Быть в андеграунде и не ценить смелость и готовность к противоборству с властью и вообще с грубой, тупой силой, невозможно. Помню, Витя Кривулин, сам человек мужественный и подчас непредсказуемый, рассказывал, как раз ехал в троллейбусе с Михаилом Шварцманом, и какой-то подвыпивший хам рядом стал к кому-то приставать. Не помню ни ребенка с испуганными глазами, ни женщины в розовом, ни старика с седой бородой. Витя пропустил момент, когда их интеллектуальная беседа про иератическое искусство прервалась, и он увидел, как нависший над хамом Шварцман на абсолютно другом языке, на сиплой блатной фене, объясняет разговорчивому фраеру, как он ему сейчас натянет глаз на жопу, причем, так доступно, что фраер, как ошпаренный, выскочил на следующей остановке.
Эта была другая генерация евреев, не скрывавшая и не стеснявшаяся своего еврейства, притом, повторю, что наиболее близкой и естественной средой была православная культура, особенно для таких церковных людей, как Витя Кривулин, Боря Гройс или Лена Шварц (то, что среди них только петербуржцы, а москвичей нет, характерно). А, пожалуй, единственным знакомым человеком, проявлявшим интерес и иудаизму, учившему и потом преподававшему иврит, был наш общий приятель Леня Мерзон, впоследствии ставший первым ответственным секретарем «Вестника новой литературы». Но я просто не помню ни одного разговора на эту тему: иудаизм, проблемы еврейства были вне наших интересов.

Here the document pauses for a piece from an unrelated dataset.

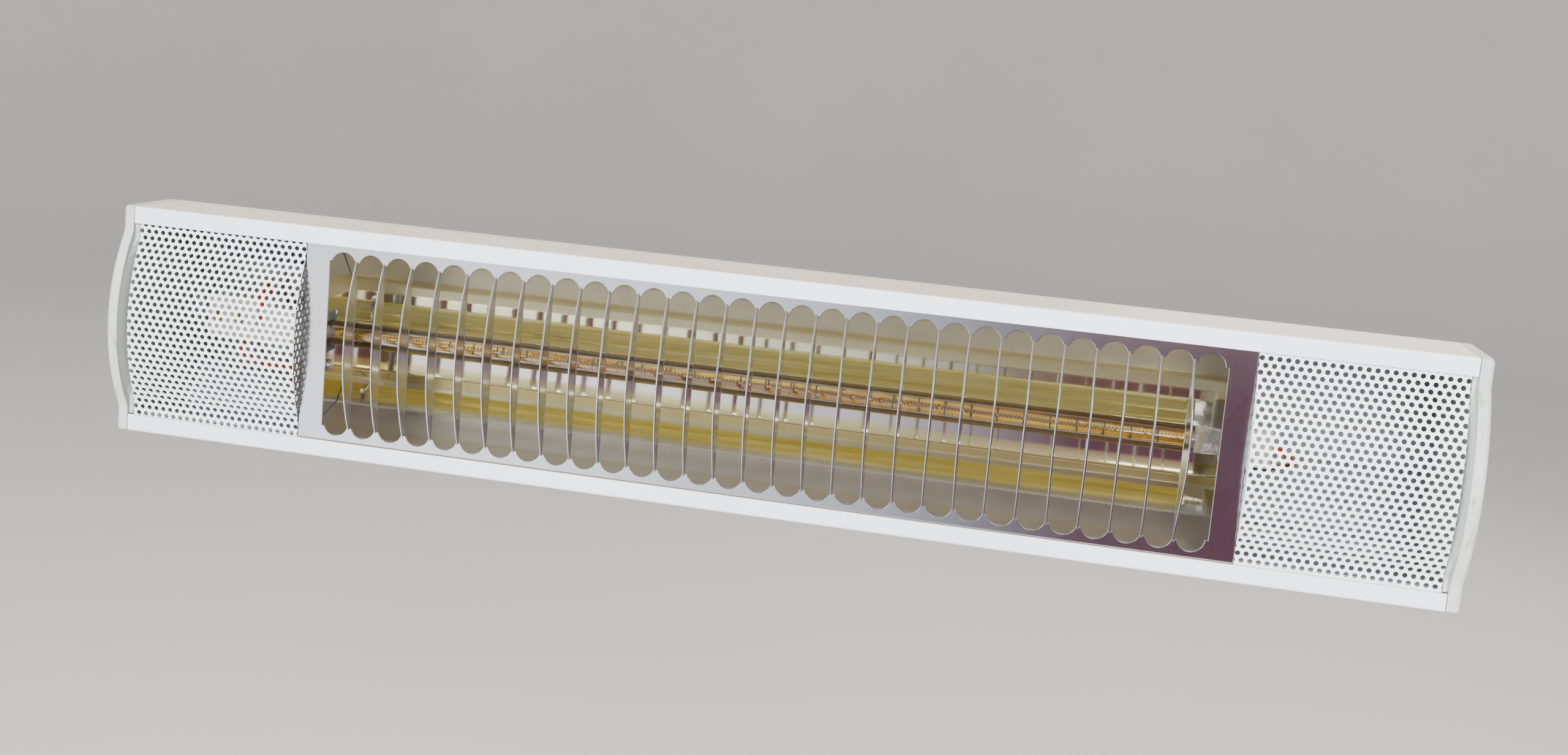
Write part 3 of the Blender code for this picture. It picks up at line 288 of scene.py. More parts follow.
def paint_grille():
    """White powder coat on perforated sheet, with some grime. The left
    panel's flange, which faces right, is darker: painted shade on faces that face right."""
    p = Paint("grille_paint", Roughness=0.38)
    base = p.ramp(p.noise(16.0, 4.0), (0.3, (0.80, 0.82, 0.85)), (0.7, (0.88, 0.89, 0.91)))
    grime = p.ramp(p.noise(70.0, 5.0, 0.7), (0.58, 0.0), (0.78, 1.0))
    colour = p.blend(p.math("MULTIPLY", grime, 0.25), base, (0.55, 0.54, 0.52))
    # Painted shade on faces that face right, such as the left panel's flange.
    right_facing_shade = p.ramp(p.axis("Normal", "X"), (0.80, 0.0), (0.95, 1.0))
    p.colour(p.blend(right_facing_shade, colour, (0.09, 0.085, 0.075)))
    p.roughness(p.noise(120.0, 3.0), 0.30, 0.46)
    p.bump((p.noise(1100.0, 2.0), 0.12, 0.0002),)
    return p.mat


def paint_guard():
    """Bright rolled aluminium, with the mill's fine lines along its length."""
    p = Paint("satin_aluminium", Metallic=1.0, Roughness=0.16)
    lines = p.noise(1.0, 6.0, 0.75, (14.0, 2600.0, 2600.0))
    cloud = p.noise(35.0, 4.0)
    grain = p.noise(2400.0, 2.0)
    p.colour(p.blend(0.25, p.ramp(cloud, (0.3, (0.76, 0.77, 0.81)), (0.7, (0.83, 0.84, 0.88))),
                     p.ramp(grain, (0.3, (0.64, 0.65, 0.70)), (0.7, (0.90, 0.91, 0.95)))))
    p.roughness(p.blend(0.5, cloud, grain), 0.11, 0.20)
    p.round_edges(0.0003)
    p.bump((lines, 0.05, 0.0002), (grain, 0.05, 0.0001))
    return p.mat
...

Конечно, были какие-то писатели или художники-евреи, которые эмигрировали, но это был приватный выбор, не имеющий никакого отношения к актуальной проблематике, занимавшей нас в то позднее советское время . Да и писатели были не из первого ряда. Уровень свободы, отвоеванный в рамках советского андеграунда, был максимально возможный, уровень понимания, сопутствующий культурным экспериментом, не позволял мечтать о чем-либо большем, если, конечно, не учитывать невозможность конвертации признания в различные социальные ценности в рамках андеграунда. Но для многих писателей и художников нашего круга именно поздний советский период был промежутком максимальных достижений в искусстве, уже, увы, неповторимый впоследствии, при существенном расширении свободы в постперестроечное время.
Я сейчас не буду подробно выяснять, почему в среде неофициальной культуры иудаизм считался архаическим и мало интересным, по сравнению с христианством или буддизмом, которым, правда, больше интересовались музыканты типа Бори Гребенщикова. Таковы были приоритеты наиболее культурно продвинутых нонконформистов, в том числе евреев по происхождению. Я не помню особых разговоров и интересов в отношении Израиля, разве что обсуждался выходившие там литературные журналы типа «22», еще там жили относительно близкие в культурном отношении Миша Генделев и Гарик Губерман, но, естественно, не было ни одного человека, интересовавшегося сионистской проблематикой, интерпретировавшейся как устаревшая и малопродуктивная традиционность.
То есть вообще-то ни одна религия не лучше и не хуже другой, тем более, если вы, как я — атеист, не верите в загробную жизнь, не боитесь смерти (по крайней мере — своей, близких жалко), но прекрасно понимаете, что существует множество людей, которые нуждаются в утешении и самообмане (или самовнушении), потому что иначе им не свести концы с концами в этой жизни. И как это самовнушение будет называться Христос (по версии Никейского собора) или Магомет (разный для шиитов и суннитов), Озирис, Будда, Гермес, Заратустра, Иегова? Здесь куда уместнее вопрос из анекдота: вам шашечки или ехать? Если ехать, то ради бога, главное, чтобы душа успокоилась. Но с другой стороны, если не быть таким уж трусливым по поводу своих убеждений и посмотреть, как эти веры, точно виртуальные матрешки, проникают друг в друга, обмениваются идеями и символами, заимствуют механизмы и инструменты убеждения и достоверности, то, с культурной точки зрения, вполне обнаруживается очередь, из начала в конец, в которой генезис религиозной идеи более или менее очевиден. Это если есть желание разбираться.
А общее отношение к Израилю выразил первым побывавший там уже в перестройку Витя Кривулин, ответивший на вопрос, как ему понравилось израильское телевидение: «Жмеринка!». Да, именно традиционность, архаичность любой национальной проблематики была укоренившимся трендом, равным, впрочем, в случае русского или православного национализма в стиле самиздатского журнала Пореша и Огородникова «Община». Это была культурная провинциальность, несовместимая и малоценная в рамках реальной современной культуры, когда любая национальная идентичность становилась архаичной этнографической подробностью, компрометирующей ее носителя.
Скажем, я, как и многие другие, любил, увы, покойного Олега Охапкина, человека удивительно светлого и прямого, но его более простая, прямолинейная, комплиментарная интерпретация православия, по сравнению, скажем, с куда более сложной религиозной оптикой в стихах той же Елены Шварц, Саши Миронова или Сережи Стратановского, служила источником сожалений, а не восторгов. Нельзя делать вид, что культурного архива не существует, это и есть культурная невменяемость. Нельзя делать вид, что эпоха христианства не наступила, даже в эпоху давнего кризиса христианства, как это две тысячи лет делает иудаизм: это не религиозная, а культурная провинциальность.